The Bangsamoro peace process was never a gift from the state; it was a hard-won covenant, sealed with the blood and sacrifice of generations who refused to surrender dignity for silence. The Bangsamoro Organic Law, born from the Comprehensive Agreement on the Bangsamoro, was more than legislation — it was a declaration that the Bangsamoro were no longer a subjugated minority but partners in shaping the future of the Philippines.
Today, that covenant stands betrayed.
Under the stewardship of OPAPRU Secretary Carlito Galvez Jr. and his allies in Malacañang, the process has been marred by doublespeak, arbitrary interventions, and deliberate efforts to weaken the very architecture of peace. The most glaring assault is the stripping of the Moro Islamic Liberation Front (MILF) of its rightful majority in the Bangsamoro Transition Authority (BTA) — a betrayal that undermines not just an agreement, but the very trust that sustains peace.
A Generation’s Warning
The Bangsamoro youth, once hopeful that the dawn of autonomy would end the long shadow of exclusion, now warn of a dangerous precedent: a peace riddled with manipulation and betrayal. They remind the government that peace is not paper promises, nor photo-op handouts, but justice, reintegration, and transformation.

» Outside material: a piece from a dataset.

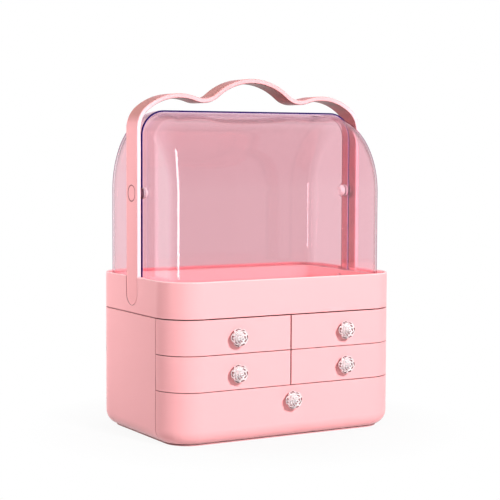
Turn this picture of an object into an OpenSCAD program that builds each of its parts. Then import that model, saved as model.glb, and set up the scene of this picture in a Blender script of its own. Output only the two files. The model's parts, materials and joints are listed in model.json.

Of the 26,145 combatants decommissioned, many remain stranded between disarmament and civilian life. The government’s failure to deliver promised socio-economic support has forced the MILF to suspend the decommissioning of 14,000 more fighters. This is not normalization; it is betrayal dressed as partnership.
Factionalism in Bangsamoro politics is not organic. It is engineered from the outside, sowed by arbitrary appointments and fueled by interference that seeks to divide the Bangsamoro people. If uncorrected, this doublespeak will teach a generation not that peace is sacred, but that peace is fragile.
The youth demand accountability. At the very least, they demand the resignation of Secretary Galvez, whose leadership has paralyzed normalization and eroded trust. They call for a return to the agreements in full: transitional justice, reconciliation, amnesty, and genuine socio-economic transformation.
A Nation’s Response
In the face of this betrayal, the Bangsamoro have not fractured. On the contrary, they are rallying around their leadership. On September 9, 2025, more than 600 civil society organizations under the League of Bangsamoro Organizations (LBO) gathered at Camp Darapanan, expressing their unshakable support for MILF Chairman and UBJP President Al Haj Murad Ebrahim.
In their Pahayag ng Paninindigan, the LBO pledged loyalty to the MILF leadership, vowing to safeguard unity, resist external manipulation, and uphold the principles of moral governance. They declared that their commitment is not to fleeting politics but to the Qur’anic call for justice, discipline, and collective struggle for the Bangsamoro’s right to self-determination.
Their message is clear: the peace process is not owned by Manila, nor by politicians who weaponize appointments, but by the Bangsamoro people themselves.
The Path Forward
This convergence of the Bangsamoro youth and civil society organizations is a warning to the Marcos administration: peace cannot survive doublespeak, recognition cannot survive manipulation, and trust cannot survive betrayal.
The Bangsamoro are not asking for favors — they are demanding the fulfillment of promises already sealed in law and agreement. To undermine these is to invite instability. To respect them is to honor the Constitution’s own promise of truth, justice, equality, and peace.
The call is urgent:
- End external meddling in the BTA.
- Resume normalization in full, not in fragments.
- Deliver justice and socio-economic transformation, not token handouts.
- Restore the MILF’s rightful role as the primary partner in transition.
The Bangsamoro youth have spoken. The Bangsamoro organizations have stood as one. Their unity is now their greatest weapon against betrayal.
The message to Manila is unambiguous: The Bangsamoro will not allow their future to be stolen.